- SOURCE RECORDS
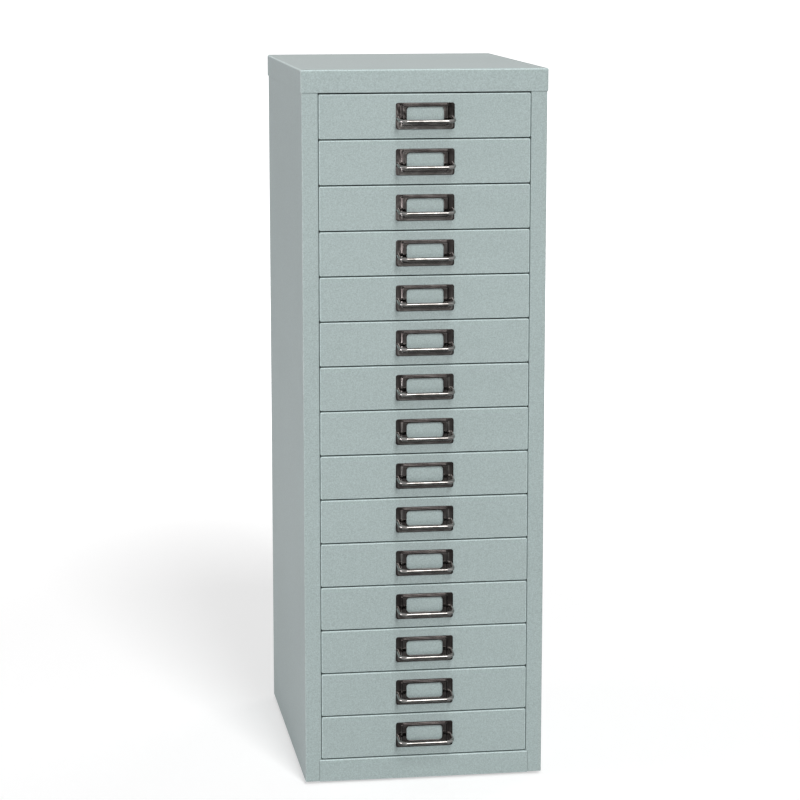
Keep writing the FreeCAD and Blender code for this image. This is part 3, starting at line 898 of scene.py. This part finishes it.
@dataclass
class Carcass:
    """The cabinet's fixed body: cap, sides, back, base, head rail, runners and glides.

    Attributes:
        finishes: the materials.
        gauge, inside: thickness of the sheet and inside radius of its folds.
        stile_return: depth of a stile's folded-back edge.
        stile_lap: how much nearer to the drawers that edge is than in the frame.
        back_flange, floor_flange: widths of a side's flanges.
        relief: gap at the corner where flanges meet.
        notch_reach: how far the base's rail reaches in front of a stile.
        notch_fit: gap beside the rail.
        lip, lip_drop: depth of the rail's lip and height of its turned-down edge.
        upturn: height of the base's rear flange.
        stop_width, stop_inset, stop_drop: a stop tab's width, place and height.
        cap_edge, cap_corner: rounding of the cap's top edges and of its corners.
        glide_rim: rounding of a glide's foot.
        glide_stem, glide_barb: radius of its stem and of the barb on it.
    """

    finishes: Finishes
    gauge: float = 1.0 * MM
    inside: float = 0.5 * MM
    stile_return: float = 13 * MM
    stile_lap: float = 0.6 * MM
    back_flange: float = 14 * MM
    floor_flange: float = 20 * MM
    relief: float = 4 * MM
    notch_reach: float = 2.0 * MM
    notch_fit: float = 0.3 * MM
    lip: float = 13 * MM
    lip_drop: float = 7.5 * MM
    upturn: float = 15 * MM
    stop_width: float = 4 * MM
    stop_inset: float = 1 * MM
    stop_drop: float = 6 * MM
    cap_edge: float = 2.0 * MM
    cap_corner: float = 2.6 * MM
    glide_rim: float = 1.0 * MM
    glide_stem: float = 4.0 * MM
    glide_barb: float = 5.0 * MM

    def __post_init__(self) -> None:
        """Reads the main lines from the frame."""
        side_low, side_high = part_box("side_right")
        base_low, base_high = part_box("base_panel")
        self.half_width = side_high.x
        self.opening_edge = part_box("head_rail")[1].x
        self.face = side_low.y
        self.rear = side_high.y
        self.side_foot = side_low.z
        self.under_cap = side_high.z
        self.base_foot = base_low.z
        self.rail_top = base_high.z
        self.floor_reach = base_high.x
        self.cap_low, self.cap_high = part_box("top_cap")

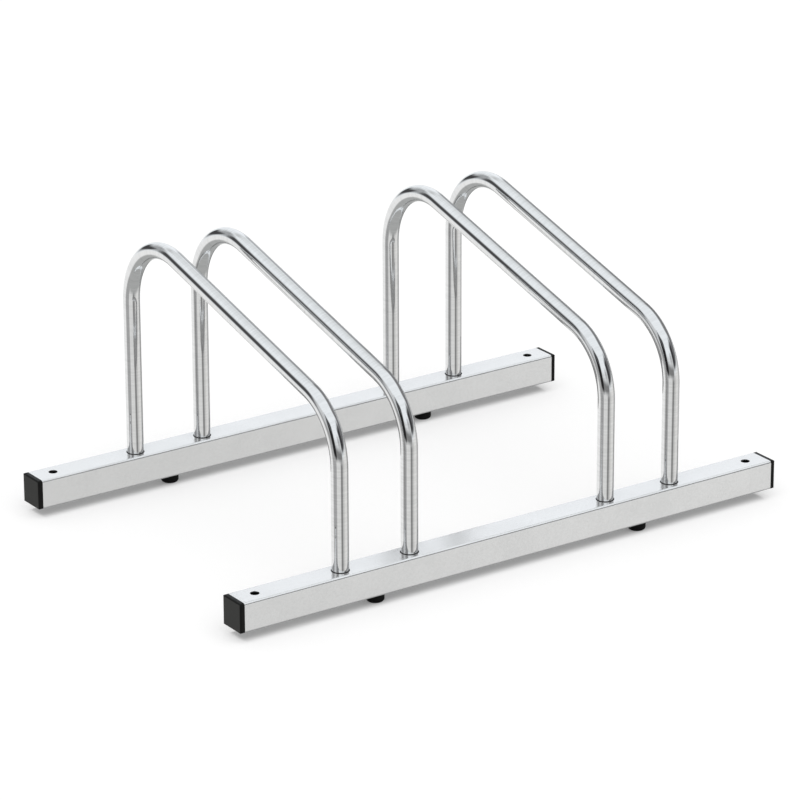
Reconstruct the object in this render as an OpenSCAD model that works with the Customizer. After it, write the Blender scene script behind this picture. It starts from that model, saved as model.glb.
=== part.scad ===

- GOAL
Whenever "from" turns up in a line, pick that line out.

- REPLY
        """Reads the main lines from the frame."""
Reconstruct the object in this render as an OpenSCAD model that works with the Customizer. After it, write the Blender scene script behind this picture. It starts from that model, saved as model.glb.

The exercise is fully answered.